There’s also something in our climate we’ve referred to as the winter blues, or known as seasonal affective mood disorder. It’s when you live in colder climates, where it gets darker early and humans lack the vitamin D required to thrive in life. Like a plant sitting in a dark room, it needs the sunlight to regenerate itself, it needs the sunlight to shine down on it, radiating its beautiful glow over us and providing the heat to warm our bellies. During the cold winter months, it’s easy to stay inside, to not feel the sunshine on your face or fresh air in your lungs, but we still need it. Much like that plant, we need the sun to survive. So if you look for a vitamin D supplement, or ensure that you get fresh air and sunshine in the cold as well, you won’t feel as affected by the darkness. Literally. Consider that the sunshine shines light into our soul. Don’t deprive yourself of that, ever.

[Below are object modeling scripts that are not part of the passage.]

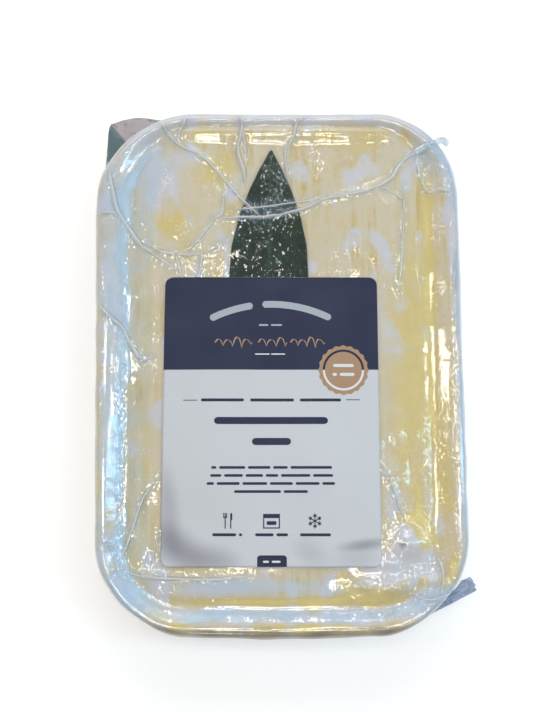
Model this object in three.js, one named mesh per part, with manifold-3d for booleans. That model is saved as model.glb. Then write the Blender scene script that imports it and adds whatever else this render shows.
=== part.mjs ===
// A family-size chicken pie, unbaked, in its pressed aluminium tray, sealed in clear shrink film, with a bay
// leaf on its pastry and a paper label on the film. Units are millimetres, +Z is up, the pie's long side runs
// along Y with its front at -Y, and the origin is the middle of the tray's base, on the table.
import * as THREE from "three";
import { ConvexGeometry } from "three/addons/geometries/ConvexGeometry.js";
import { mergeVertices } from "three/addons/utils/BufferGeometryUtils.js";
import Module from "manifold-3d";

const wasm = await Module();
wasm.setup();

// ---------------------------------------------------------------- driving dimensions

// Tray: a rounded rectangle whose walls lean out to a flat rim with a turned-down lip.
const RIM_HALF_X = 78;
const RIM_HALF_Y = 113;
const RIM_CORNER = 36;
const TRAY_HEIGHT = 29;
const TRAY_WALL = 0.8;
const RIM_WIDTH = 4;
const LIP_DROP = 2.5;
const WALL_LEAN = 6;
const BASE_ROUND = 2;

// Pastry: a lid over the filling, and a fat edge folded by hand over the tray's rim. How far the edge stands
// out past the rim differs from side to side. The left side widens towards the back, the front side bows, and
// the film draws some corners in and lets others out.
const OVERHANG = { right: 3.3, left: 6.1, back: 7.2, front: 4.7 };
const LEFT_WIDENS = 0.025;
const FRONT_BOW = 0.9;
const CORNER_EXTRA = { backRight: 0.6, backLeft: -1.4, frontLeft: -1.1, frontRight: -1.8 };
const EVEN_OVERHANG = 5;
const CREST_SHARE = 0.6;
const EDGE_THICKNESS = 0.7;
const SKIRT_DROP = 5;
const EDGE_HEIGHT = 7.8;
const LID_HEIGHT = 4.6;
const CROWN = 1.2;

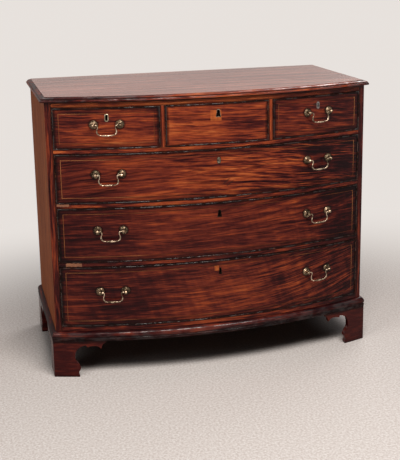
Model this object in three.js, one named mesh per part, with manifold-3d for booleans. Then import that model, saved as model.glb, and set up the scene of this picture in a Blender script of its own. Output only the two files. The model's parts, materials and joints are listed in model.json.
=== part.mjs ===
// Bow fronted chest of drawers: three short drawers over three long ones, on bracket feet.
// Millimetres, +Z up, the front towards -Y, the origin under the middle of the chest.

import * as THREE from 'three';
import { mergeVertices } from 'three/addons/utils/BufferGeometryUtils.js';
import Module from 'manifold-3d';

const wasm = await Module();
wasm.setup();

// Carcass
const carcassWidth = 1042;
const carcassDepth = 458;      // from the front corners to the back
const bowDepth = 85;           // how far the front swells past its corners
const sideThickness = 20;
const backThickness = 12;
const backBoardCount = 3;
const backGroove = 2;          // V joint between two back boards

// Heights, from the floor upwards
const footHeight = 121;
const baseHeight = 30;
const bottomRailHeight = 16;
const longLowerHeight = 197;
const longMiddleHeight = 175.5;
const longUpperHeight = 156.5;
const shortHeight = 129;
const railHeight = 14;
const topRailHeight = 17;
const topRailDepth = 90;
const topThickness = 16;

// Short drawers
const centreOpeningWidth = 331;
const dividerThickness = 15;

// Top and its moulded edge: each row is how far out and how far down, as shares of
// the width of the moulding and of the thickness of the top
const topOverhang = 13;
const topMouldWidth = 16;
const topProfileShares = [
  [0, 0], [0, 0.1], [0.1, 0.1], [0.42, 0.15], [0.66, 0.26], [0.82, 0.42],
  [0.82, 0.49], [0.93, 0.51], [1, 0.63], [1, 0.82], [0.92, 0.94], [0.78, 1],
];

// Base moulding: how far out and how far up, as shares of its projection and height
const baseProjection = 13;
const baseInset = 35;
const baseProfileShares = [
  [0.9, 0], [0.97, 0.06], [0.97, 0.28], [0.85, 0.32], [0.85, 0.37], [1, 0.41],
  [1, 0.57], [0.94, 0.71], [0.73, 0.85], [0.38, 0.95], [0, 1],
];

// Bracket feet: the inner edge from the toe to the end of the wing, as quadratic curves,
// each row a control point and an end point in shares of the span and of the height
const footSpan = 163;
const footSetback = 1;
const footThickness = 20;
const footToeShare = 0.48;
const footCurveShares = [
  [0.48, 0.03, 0.48, 0.05],
  [0.45, 0.1, 0.475, 0.16],
  [0.49, 0.2, 0.505, 0.25],
  [0.5, 0.32, 0.455, 0.39],
  [0.405, 0.45, 0.405, 0.54],
  [0.4, 0.72, 0.48, 0.81],
  [0.54, 0.87, 0.61, 0.885],
  [0.625, 0.86, 0.64, 0.83],
  [0.73, 0.88, 0.82, 0.86],
  [0.87, 0.84, 0.9, 0.775],
  [0.915, 0.93, 1, 0.96],
];
const footCurveSteps = 3;
const glueBlock = 28;
const glueBlockLift = 6;
const backBracketThickness = 18;
const backBracketToe = 84;
const backBracketSpan = 132;

// Drawers
const frontThickness = 22;
const boxSideThickness = 9;
const boxBackThickness = 8;
const boxBottomThickness = 6;
const bottomRaise = 7;         // the drawer bottom above the lower edge of the sides
const bottomHousing = 4;       // depth of its groove in the sides
const sideDrop = 4;            // the sides below the top edge of the front
const backDrop = 7;            // the drawer back below the sides
const drawerBackGap = 8;
const drawerSideGap = 1.2;
const drawerTopGap = 1.5;

// Cockbead round each drawer front: distance from the edge and rise, as shares
const beadWidth = 3.2;
const beadRise = 1.8;
const beadShares = [[0, 0.45], [0.5, 1], [1, 0.45], [1, 0]];

// Keyholes
const shortKeyholeDrop = 32.5; // middle of the keyhole below the top of the opening
const longKeyholeDrop = 37.5;
const keyholeHeight = 13;
const keyholeRadius = 1.95;
const keyholeSlot = 2.6;
const keyholeDepth = 9;
const keyholeFacets = 12;

// Handles: two cast posts with round roses and a swan-necked bail between them
const handleHeightShare = 0.592;
const postSpacing = 80;
const roseRadius = 13;
const postLength = 22;
const eyeDistance = 15.5;      // from the back of the rose to the axis of the bail
const eyeDepth = 2.5;          // the blind eye past the middle of the post
const postFacets = 10;
const eyeFacets = 8;
const postProfileShares = [
  [0, 0], [1, 0], [1, 0.06], [0.86, 0.13], [0.62, 0.16], [0.54, 0.23],
  [0.31, 0.28], [0.27, 0.38], [0.4, 0.53], [0.44, 0.7], [0.36, 0.87], [0, 1],
];
const bailRadius = 2;
const bailDrop = 32;
const bailHalfWidth = 29.7;      // at the hips, its widest place
const bailSides = 6;
// The swan neck from the shoulder to the grip, each row two control points and an end point
// of a curve, across and down, in shares of the half width and of the drop
const bailCurveShares = [
  [0.98, 0, 0.9, 0.05, 0.9, 0.2],
  [0.9, 0.37, 1, 0.385, 1, 0.6],
  [1, 0.83, 0.825, 0.97, 0.52, 0.985],
];
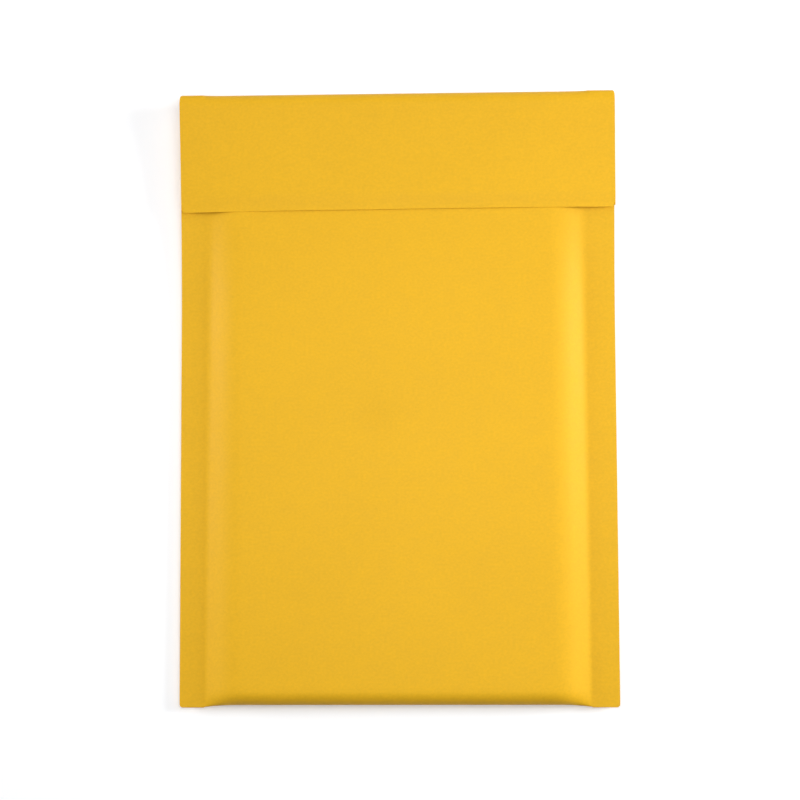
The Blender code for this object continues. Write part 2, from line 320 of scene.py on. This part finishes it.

We also get to a time when there is lots of snow, winter conditions are at their peak, socializing is at a minimum, getting outside for exercise and fresh air is a rarity, and we may feel the blues starting to set in just because of the massive change in our routine. Also, humans are social creatures, and we thrive from being around good friends, good company. It’s helpful to have someone in your life that you can verbalize your thoughts and emotions to and gain different opinions, perspective, and validation on your feelings. Don’t suffer alone, or in silence, that is a form of self sabotage and you’re only hurting yourself. I encourage you to consider the winter months as a form of hibernation. Maybe you are a social butterfly most of the year, but take this time for yourself. Staying home, tending to your personal projects, taking care of yourself, body, mind, and soul.
The spring always offers a sense of rebirth and excitement. New growth is happening all around us, and love is always in the air. What if we spent the months prior to spring slowing down, resting, recuperating, and recovering from the busyness of the holiday season. Instead of being sad, be glad to have the time to take care of things around your house. Instead of feeling depressed, express your thoughts and emotions in a healthy and productive way. Instead of falling down the ladder of life, hold on to where you are, and breathe through the challenging times. There are ways and many professional people that can help you break out of this seasonal cycle if you are one to feel down throughout or after it.
So reach out if you need, stay warm and well and remember that it’s important for you to give yourself what you need this holiday season. Give yourself the gift of your full attention, I promise you it will be worth it. You are worth it.